By MOLLY MOORE, Washington Post
Published September 18, 2007
PARIS - A European Union court Monday rejected Microsoft's appeal of a European antitrust order requiring it to share software information with rivals and pay a record $690-million in fines for quashing competition. Consumer advocates and Microsoft officials said the ruling by the European Court of First Instance would have far-reaching implications for high-technology companies and other industries around the world. European Competition Commissioner Neelie Kroes, who led the effort to force Microsoft to share technology rather than obligate consumers to buy only Microsoft software, said the decision "set an important precedent in terms of the obligations of dominant companies to allow competition, in particular in high-tech industries." Microsoft senior vice president and general counsel Brad Smith called the court ruling disappointing, but added that the software giant is "committed to complying with every aspect" of the decision. The Luxembourg-based court wrote that it agreed with EU regulators who said Microsoft has "abused its dominant position" in the global software marketplace by stifling competition and undercutting innovation efforts by rivals, thus keeping prices excessively high. Although Smith said the U.S.-based company has not decided whether to appeal the court decision, he appeared far more resigned and conciliatory toward European regulators than in the past, when Microsoft accused them of trying to curb innovation by forcing the company to give up its technology secrets.
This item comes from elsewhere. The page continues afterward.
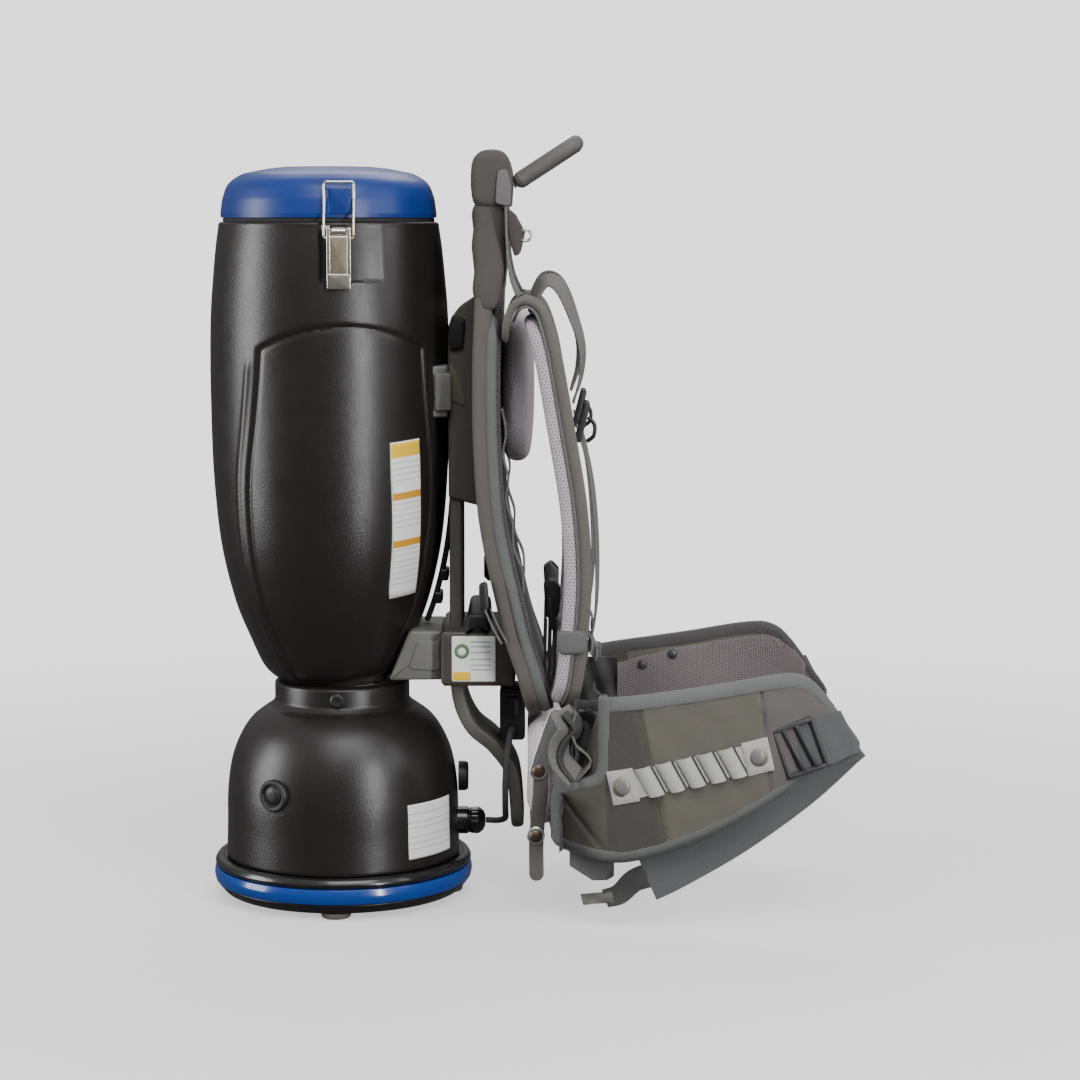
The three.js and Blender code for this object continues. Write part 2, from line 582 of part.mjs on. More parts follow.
// ---- harness back ----
const PANEL_ROUTE = [
  [PANEL_TOP_X, PANEL_TOP_Z], [PANEL_TOP_X - 1, 556], [130, 520], [128, 470], [128, 415], [131, 357], [136, 320], [146, 274],
  [154, 240], [164, 210], [174, 172],
];
const panelSlab = (grow) => band(
  PANEL_ROUTE, PANEL_THICKNESS + 2 * grow, 20, -PANEL_WIDTH / 2 - grow, PANEL_WIDTH / 2 + grow);

function pill(x0, x1, z0, z1) {
  const radius = (x1 - x0) / 2;
  const middle = (x0 + x1) / 2;
  const arc = (z, from) => [0, 1, 2, 3, 4, 5, 6].map((i) => {
    const angle = from + Math.PI * i / 6;
    return [middle + radius * Math.cos(angle), z + radius * Math.sin(angle)];
  });
  return [...arc(z1 - radius, 0), ...arc(z0 + radius, Math.PI)];
}

function buildBack() {
  const half = PANEL_WIDTH / 2;
  addPart("back_panel", band(PANEL_ROUTE, PANEL_THICKNESS, 20, -half, half, 5), GREY_FABRIC);
  addPart("top_pad", prism(
    pill(HEAD_REAR_X, HEAD_REAR_X + HEAD_DEPTH, PANEL_TOP_Z + 0.5 + FIT, HEAD_TOP_Z),
    -HEAD_HALF_WIDTH, HEAD_HALF_WIDTH, 8), DARK_FABRIC);
  const gusset = [
    [SPINE_X + SPINE_THICKNESS / 2 + FIT, SPINE_TOP_Z - 3], [GUSSET_FRONT_X, 505], [GUSSET_FRONT_X, 360],
    [SPINE_X + SPINE_THICKNESS / 2 + FIT, 350],
  ];
  addPart("spine_gusset", cut(prism(gusset, -SPINE_WIDTH / 2, SPINE_WIDTH / 2), panelSlab(FIT)), DARK_FABRIC);
  addPart("upper_back_pad", cut(
    prism(pill(140, 168, 378, 516), -UPPER_PAD_HALF_WIDTH, UPPER_PAD_HALF_WIDTH, 7), panelSlab(FIT)), PALE_MESH);
  addPart("lumbar_pad", prism(
    pill(LUMBAR_REAR_X, LUMBAR_REAR_X + 25, 72, 171), -LUMBAR_HALF_WIDTH, LUMBAR_HALF_WIDTH, 3), PALE_MESH);
}

// ---- shoulder straps and their webbing ----
const STRAP_ROUTE = [
  [165, 516], [174, 490], [182, 456], [191, 410], [200, 355], [204, 304], [203, 262], [197, 204],
];

function buildStraps() {
  const edges = (side, width, y = STRAP_Y) => [side * (y - width / 2), side * (y + width / 2)];
  addPair("shoulder_strap", GREY_FABRIC, (side) => cut(band(
    STRAP_ROUTE, STRAP_THICKNESS, 22, ...edges(side, STRAP_WIDTH), 4), panelSlab(FIT)));
  addPair("strap_webbing", WEBBING, (side) => band(
    [[203.5, 418], [212, 392], [218, 355], [221, 304], [219.5, 258], [212, 224]],
    WEBBING_THICKNESS, 10, ...edges(side, STRAP_WEBBING_WIDTH)));
  addPair("lifter_webbing", WEBBING, (side) => band(
    [[PANEL_FRONT_X + 1.4, 598], [PANEL_FRONT_X + 2.5, 565], [PANEL_FRONT_X + 7.5, 536], [163, 518.5],
      [177, 537], [190, 532], [201, 507], [208, 482], [207, 458], [200.5, 436]],
    WEBBING_THICKNESS, 26, ...edges(side, STRAP_WEBBING_WIDTH)));
}

function buildHandle() {
  const half = HANDLE_HALF_WIDTH;
  const reach = HANDLE_REACH;
  const at = (along, y) => [
    HANDLE_START_X + along * Math.cos(HANDLE_LIFT), y, HANDLE_Z + along * Math.sin(HANDLE_LIFT)];
  const route = [
    at(0, -half), at(reach * 0.3, -half), at(reach * 0.65, -half + 1), at(reach * 0.92, -half + 10),
    at(reach, -half + 24), at(reach, 0), at(reach, half - 24), at(reach * 0.92, half - 10),
    at(reach * 0.65, half - 1), at(reach * 0.3, half), at(0, half),
  ];
  addPart("carry_handle", rod(route, HANDLE_RADIUS, 8, 30), DARK_FABRIC);
}

// ---- hip belt ----
// How far the belt's wing lies inside its widest line at x.
function beltInset(x) {
  const rear = Math.max(0, 1 - (x - BELT_REAR_X) / 74);
  const tip = Math.max(0, (x - 330) / (BELT_TIP_X - 330));
  return BELT_REAR_INSET * rear * rear + BELT_TIP_INSET * tip * tip;
}

// A flat strip that follows a smooth line in X and Z and lies along the wing's curved face.
function wingStrip(side, points, width, near, far, count) {
  const curve = new THREE.SplineCurve(points.map(([x, z]) => new THREE.Vector2(x, z)));
  const sections = [];
  for (let i = 0; i <= count; i += 1) {
    const middle = curve.getPoint(i / count);
    const along = curve.getTangent(i / count);
    const corners = [[-1, near], [-1, far], [1, far], [1, near]];
    sections.push(corners.map(([edge, depth]) => {
      const x = middle.x + edge * along.y * width / 2;
      const z = middle.y - edge * along.x * width / 2;
      return [x, side * (depth - beltInset(x)), z];
    }));
  }
  return loft(sections);
}

// Height of a smooth edge line at x, by straight steps between its points.
function edgeHeight(points, x) {
  const after = Math.max(1, points.findIndex(([px]) => px >= x));
  const [x0, z0] = points[after - 1];
  const [x1, z1] = points[after];
  return z0 + (z1 - z0) * (x - x0) / (x1 - x0);
}

// One wing, lofted along X from eight-sided sections that follow the belt's curve.
function wing(side) {
  const top = smooth([[BELT_REAR_X, 200], [222, 197], [303, 207], [365, 217], [388, 216], [404, 204],
    [424, 177], [BELT_TIP_X, 158]], 40);
  const low = smooth([[BELT_REAR_X, 66], [238, 61], [303, 80], [369, 116], [397, 138], [BELT_TIP_X, 148]], 40);
  const rim = 4;
  const count = 22;
  const sections = [];
  for (let i = 0; i <= count; i += 1) {
    const x = BELT_REAR_X + (BELT_TIP_X - BELT_REAR_X) * i / count;
    const [a, b] = [edgeHeight(low, x), edgeHeight(top, x)];
    const outer = BELT_Y - beltInset(x);
    const inner = outer - BELT_THICKNESS;
    const corners = [[inner, a + rim], [inner + rim, a], [outer - rim, a], [outer, a + rim],
      [outer, b - rim], [outer - rim, b], [inner + rim, b], [inner, b - rim]];
    sections.push(corners.map(([y, z]) => [x, side * y, z]));
  }
  return loft(sections);
}

// Ends of a straight line through a middle point, at the rack's tilt.
function tiltedLine(x, z, length, tilt) {
  const [dx, dz] = [Math.cos(tilt) * length / 2, Math.sin(tilt) * length / 2];
  return [[x - dx, z - dz], [x, z], [x + dx, z + dz]];
}

function buildBelt() {
  addPair("hip_wing", GREY_FABRIC, wing);
  const outside = BELT_Y + FIT;
  const inside = BELT_Y - BELT_THICKNESS - FIT;
  const rack = tiltedLine(RACK_X, RACK_Z, RACK_LENGTH, RACK_TILT);
  addPair("tool_rack", GREY_PLASTIC, (side) => wingStrip(
    side, rack, RACK_HEIGHT, outside, outside + RACK_THICKNESS, 12));
  const slider = tiltedLine(SLIDER_X, SLIDER_Z, SLIDER_LENGTH, SLIDER_TILT);
  addPair("belt_slider", GLOSS_BLACK, (side) => wingStrip(
    side, slider, SLIDER_HEIGHT, outside, outside + SLIDER_THICKNESS, 6));
  const free = [[422, 150], [395, 124], [345, 96], [300, 70], [264, 48]];
  const tail = [[270, 50], [240, 37], [210, 24]];
  addPair("belt_webbing", WEBBING, (side) => join(
    wingStrip(side, free, BELT_WEBBING_WIDTH, inside - WEBBING_THICKNESS, inside, 14),
    wingStrip(side, tail, BELT_WEBBING_WIDTH / 2, inside - WEBBING_THICKNESS, inside, 5)));
  addPair("hip_strut", ALUMINIUM, (side) => prism(
    bandOutline([[174, 140], [173, 110], [170, 70], [170, 40]], 12, 8),
    side * (LUMBAR_HALF_WIDTH + FIT), side * (LUMBAR_HALF_WIDTH + 4)));
}

// ---- switch box and its lead ----
// The rocker is drawn flat with its hinge at the origin, then stood up on the box's right-hand face.
function standOnRightFace(geometry) {
  const turn = new THREE.Matrix4().makeBasis(
    new THREE.Vector3(0, 0, 1), new THREE.Vector3(-1, 0, 0), new THREE.Vector3(0, -1, 0));
  return geometry.applyMatrix4(turn).translate(ROCKER_X, -SWITCH_HALF_WIDTH + ROCKER_DEPTH, ROCKER_Z);
}

function buildSwitch() {
  const half = ROCKER_LENGTH / 2;
  const pocket = standOnRightFace(block(
    -half - RUN, half + RUN, -ROCKER_WIDTH / 2 - RUN, ROCKER_WIDTH / 2 + RUN, -RUN - 1, ROCKER_DEPTH + 2));
  addPart("switch_box", cut(
    block(SWITCH_REAR_X, SWITCH_FRONT_X, -SWITCH_HALF_WIDTH, SWITCH_HALF_WIDTH, SWITCH_LOW_Z, SWITCH_TOP_Z),
    spineSlab(FIT), panelSlab(FIT), pocket), GLOSS_BLACK);
  const rocker = prism([
    [-half, ROCKER_DEPTH - 1], [-2, -RUN], [2, -RUN], [half, ROCKER_DEPTH - 1], [half, ROCKER_DEPTH + 2.5],
    [0, ROCKER_DEPTH + 0.8], [-half, ROCKER_DEPTH + 2.5],
  ], -ROCKER_WIDTH / 2, ROCKER_WIDTH / 2);
  addPart("switch_rocker", standOnRightFace(rocker.rotateY(ROCKER_TILT)), DARK_RUBBER);
}

// The free lead leaves the gland, passes beside the spine plate and rises into the switch box's side.
function buildLead() {
  addPart("power_lead", rod([
    [GLAND_TIP_X + FIT, 0, GLAND_Z], [128.5, 0, GLAND_Z], [132, -1, GLAND_Z], [137, -5, 64], [141.5, -13, 67], [143, -23, 71.5],
    [143, -33, 78.5], [143, -40.5, 89], [143, -43.5, 101], [143.5, -44, 114], [144.5, -42.5, 127],
    [146, -38, 138.5], [147.5, -30.5, 146], [148.5, -24, 148.5], [148.5, -20 - FIT, 148.5],
  ], LEAD_RADIUS, 8, 26), DARK_RUBBER);
}

buildFeet();
buildBase();
buildHousing();
buildHousingFittings();
buildMotor();
buildHopper();
buildLid();
buildLatches();
buildBrackets();
buildBack();
buildStraps();
buildHandle();
buildBelt();
buildSwitch();
buildLead();

export default object;
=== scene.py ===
"""Backpack vacuum cleaner: the visible pieces, finishes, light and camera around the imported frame.

Lengths are millimetres from the canister's upright axis (x towards the wearer, y to the wearer's left,
z up from the floor) until build() turns them into metres in the frame.
"""
import math

import bpy
import numpy as np
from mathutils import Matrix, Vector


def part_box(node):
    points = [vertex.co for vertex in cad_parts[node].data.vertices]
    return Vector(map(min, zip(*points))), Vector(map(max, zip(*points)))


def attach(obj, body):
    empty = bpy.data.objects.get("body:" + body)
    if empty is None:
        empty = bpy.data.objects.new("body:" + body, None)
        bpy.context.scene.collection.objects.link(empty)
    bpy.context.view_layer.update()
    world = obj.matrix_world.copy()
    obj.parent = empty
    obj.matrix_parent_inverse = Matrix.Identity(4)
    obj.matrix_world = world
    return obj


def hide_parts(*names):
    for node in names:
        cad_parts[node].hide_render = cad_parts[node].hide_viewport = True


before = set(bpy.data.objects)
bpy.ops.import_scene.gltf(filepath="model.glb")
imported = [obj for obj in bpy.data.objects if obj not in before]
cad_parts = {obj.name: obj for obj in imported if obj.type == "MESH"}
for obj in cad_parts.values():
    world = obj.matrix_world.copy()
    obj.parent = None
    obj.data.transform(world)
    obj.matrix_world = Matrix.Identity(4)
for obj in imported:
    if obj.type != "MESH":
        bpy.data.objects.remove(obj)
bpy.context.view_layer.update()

MM = 0.001
RIGHT, LEFT = -1, 1
SIDES = (("right", RIGHT), ("left", LEFT))


def node_mm(node):
    """The lowest and highest corner of a CAD node in canister millimetres."""
    low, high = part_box(node)
    shift = np.array([AXIS_X, 0, 0])
    return (np.array(low) - shift) / MM, (np.array(high) - shift) / MM


AXIS_X = sum(corner.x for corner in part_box("motor_housing")) / 2

# ---- heights and radii taken from the frame ----
COVER_LOW = node_mm("bottom_cover")[0][2]
BAND_LOW, BAND_HIGH = (corner[2] for corner in node_mm("blue_band"))
FLANGE_LOW, FLANGE_HIGH = (corner[2] for corner in node_mm("base_flange"))
HOUSING_LOW, HOUSING_HIGH = (corner[2] for corner in node_mm("motor_housing"))
HOPPER_LOW, RIM = (corner[2] for corner in node_mm("body_shell"))
LID_LOW, LID_TOP = (corner[2] for corner in node_mm("lid"))
BASE_RADIUS = node_mm("blue_band")[1][0]
BELL_RADIUS = node_mm("motor_housing")[1][0]
HOPPER_RADIUS = (node_mm("body_shell")[1][1] - node_mm("body_shell")[0][1]) / 2
HOPPER_X = node_mm("body_shell")[0][0] + HOPPER_RADIUS
LID_X = sum(corner[0] for corner in node_mm("lid_gasket")) / 2
LID_RADIUS = (node_mm("lid")[1][0] - node_mm("lid")[0][0]) / 2
RIM_RADIUS = (node_mm("lid_gasket")[1][0] - node_mm("lid_gasket")[0][0]) / 2 + 1.5
NECK_HEIGHT = 22
NECK_RADIUS = 58.7
NECK_LOW = HOUSING_HIGH - NECK_HEIGHT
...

Smith said at a news conference in Brussels that the decision "very clearly gives the commission quite broad power and quite broad discretion." Although the EU commission's demands cannot be enforced outside Europe, Smith said the implications of the case will affect "our industry and every other industry in the world." The case centered on the commission's 2004 ruling that Microsoft used its near monopoly on the Windows operating system for desktop computers to compel consumers to buy its other software, such as Media Player, which allows users to access video and audio via the Internet. Commissioner Kroes said Microsoft's efforts "hurt consumers and dampened innovation." She added that "in a world where 95 percent of PCs run Windows," Microsoft's abuse of its market position makes it difficult for users to share printers or documents unless they use Microsoft products, with smaller companies finding it virtually impossible to break into the market.